WHAT TO PRODUCE ->
List each line holding the string "joints".

DATA SECTION ->
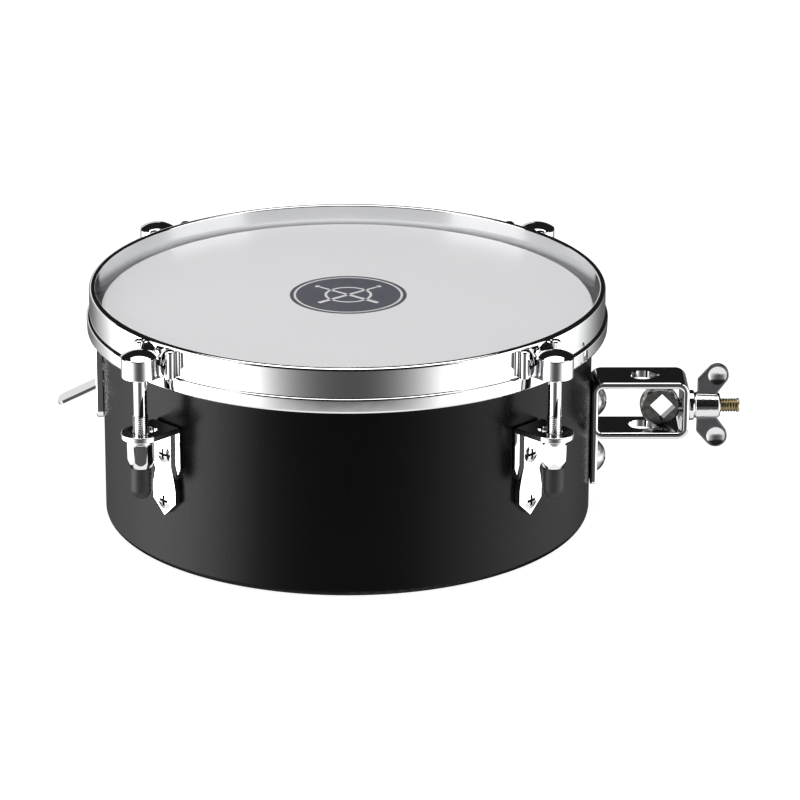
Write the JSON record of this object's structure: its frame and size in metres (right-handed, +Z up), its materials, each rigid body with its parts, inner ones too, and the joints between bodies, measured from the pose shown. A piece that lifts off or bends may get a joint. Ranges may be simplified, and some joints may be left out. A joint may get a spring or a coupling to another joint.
{
  "type": "snare timbale drum",
  "caption": "Small single-headed steel drum with a tuned film head, lugs, a swivelling rod clamp and a snare lever.",
  "frame": {"origin": "on the drum's axis, in the plane of the shell's bottom rim", "axes": "+Z up through the playing head, +X towards the rod clamp, -Y towards the player"},
  "size_m": [0.3562, 0.27, 0.1234],
  "materials": {
    "shell_paint": "satin black powder coat",
    "head_film": "smooth white, slightly glossy film",
    "chrome": "polished chrome",
    "dark_nickel": "dark nickel plate",
    "cap_rubber": "matt black rubber",
    "zinc_steel": "zinc-plated steel"
  },
  "bodies": {
    "drum": {"shell": "shell_paint", "head_film": "head_film", "flesh_hoop": "zinc_steel", "lug_bracket_front_left": "chrome", "lug_bracket_front_right": "chrome", "lug_bracket_back_right": "chrome", "lug_bracket_back_left": "chrome", "lug_screws": "chrome", "lug_inner_washers": "zinc_steel", "lug_inner_nuts": "zinc_steel", "clamp_strap": "chrome", "clamp_screws": "chrome", "clamp_inner_nuts": "zinc_steel", "clamp_backing_plate": "zinc_steel", "lever_plate": "chrome", "lever_plate_screws": "chrome", "lever_plate_nuts": "zinc_steel", "lever_fulcrum": "zinc_steel", "lever_pin": "zinc_steel", "snare_frame_pin": "zinc_steel"},
    "counterhoop": {"hoop": "chrome", "claw_front_left": "chrome", "claw_front_right": "chrome", "claw_back_right": "chrome", "claw_back_left": "chrome", "tension_rod_front_left": "chrome", "tension_rod_front_right": "chrome", "tension_rod_back_right": "chrome", "tension_rod_back_left": "chrome"},
    "clamp_swivel": {"clamp_washer": "chrome"},
    "eye_bolt": {"eye_bolt": "dark_nickel"},
    "wing_nut": {"wing_nut": "chrome"},
    "snare_lever": {"snare_lever": "chrome"},
    "snare_frame": {"snare_frame": "zinc_steel", "snare_wires": "zinc_steel", "snare_end_plates": "zinc_steel", "snare_plate_screws": "zinc_steel"},
    "nut_front_left": {"tension_nut_front_left": "chrome", "nut_washer_front_left": "chrome", "rubber_cap_front_left": "cap_rubber"},
    "nut_front_right": {"tension_nut_front_right": "chrome", "nut_washer_front_right": "chrome", "rubber_cap_front_right": "cap_rubber"},
    "nut_back_right": {"tension_nut_back_right": "chrome", "nut_washer_back_right": "chrome", "rubber_cap_back_right": "cap_rubber"},
    "nut_back_left": {"tension_nut_back_left": "chrome", "nut_washer_back_left": "chrome", "rubber_cap_back_left": "cap_rubber"}
  },
  "joints": [
    {"name": "nut_front_left_spin", "type": "hinge", "parent": "drum", "child": "nut_front_left", "pos_m": [-0.10281, -0.10281, 0.067], "axis": [0, 0, 1], "range_deg": [-1080, 0]},
    {"name": "nut_front_right_spin", "type": "hinge", "parent": "drum", "child": "nut_front_right", "pos_m": [0.10281, -0.10281, 0.067], "axis": [0, 0, 1], "range_deg": [-1080, 0]},
    {"name": "nut_back_right_spin", "type": "hinge", "parent": "drum", "child": "nut_back_right", "pos_m": [0.10281, 0.10281, 0.067], "axis": [0, 0, 1], "range_deg": [-1080, 0]},
    {"name": "nut_back_left_spin", "type": "hinge", "parent": "drum", "child": "nut_back_left", "pos_m": [-0.10281, 0.10281, 0.067], "axis": [0, 0, 1], "range_deg": [-1080, 0]},
    {"name": "hoop_lift", "type": "slide", "parent": "drum", "child": "counterhoop", "axis": [0, 0, 1], "range_m": [0, 0.003]},
    {"name": "clamp_turn", "type": "hinge", "parent": "drum", "child": "clamp_swivel", "pos_m": [0.1797, 0, 0.0552], "axis": [1, 0, 0], "range_deg": [0, 90]},
    {"name": "wing_nut_spin", "type": "hinge", "parent": "clamp_swivel", "child": "wing_nut", "pos_m": [0.188, 0, 0.0552], "axis": [1, 0, 0], "range_deg": [0, 2550]},
    {"name": "eye_bolt_slide", "type": "slide", "parent": "clamp_swivel", "child": "eye_bolt", "axis": [1, 0, 0], "range_m": [-0.0101, 0]},
    {"name": "lever_throw", "type": "hinge", "parent": "drum", "child": "snare_lever", "pos_m": [-0.118, 0, 0.0736], "axis": [0, 1, 0], "range_deg": [0, 45]},
    {"name": "frame_swing", "type": "hinge", "parent": "drum", "child": "snare_frame", "pos_m": [0.113, 0, 0.094], "axis": [0, 1, 0], "range_deg": [-3, 0]}
  ],
  "couplings": [
    {"joint": "nut_front_left_spin", "follows": "hoop_lift", "rad_per_m": -6283.2},
    {"joint": "nut_front_right_spin", "follows": "hoop_lift", "rad_per_m": -6283.2},
    {"joint": "nut_back_right_spin", "follows": "hoop_lift", "rad_per_m": -6283.2},
    {"joint": "nut_back_left_spin", "follows": "hoop_lift", "rad_per_m": -6283.2},
    {"joint": "eye_bolt_slide", "follows": "wing_nut_spin", "m_per_rad": -0.00022441},
    {"joint": "frame_swing", "follows": "lever_throw", "ratio": -0.064}
  ]
}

FULL RESPONSE ->
Write the JSON record of this object's structure: its frame and size in metres (right-handed, +Z up), its materials, each rigid body with its parts, inner ones too, and the joints between bodies, measured from the pose shown. A piece that lifts off or bends may get a joint. Ranges may be simplified, and some joints may be left out. A joint may get a spring or a coupling to another joint.
  "joints": [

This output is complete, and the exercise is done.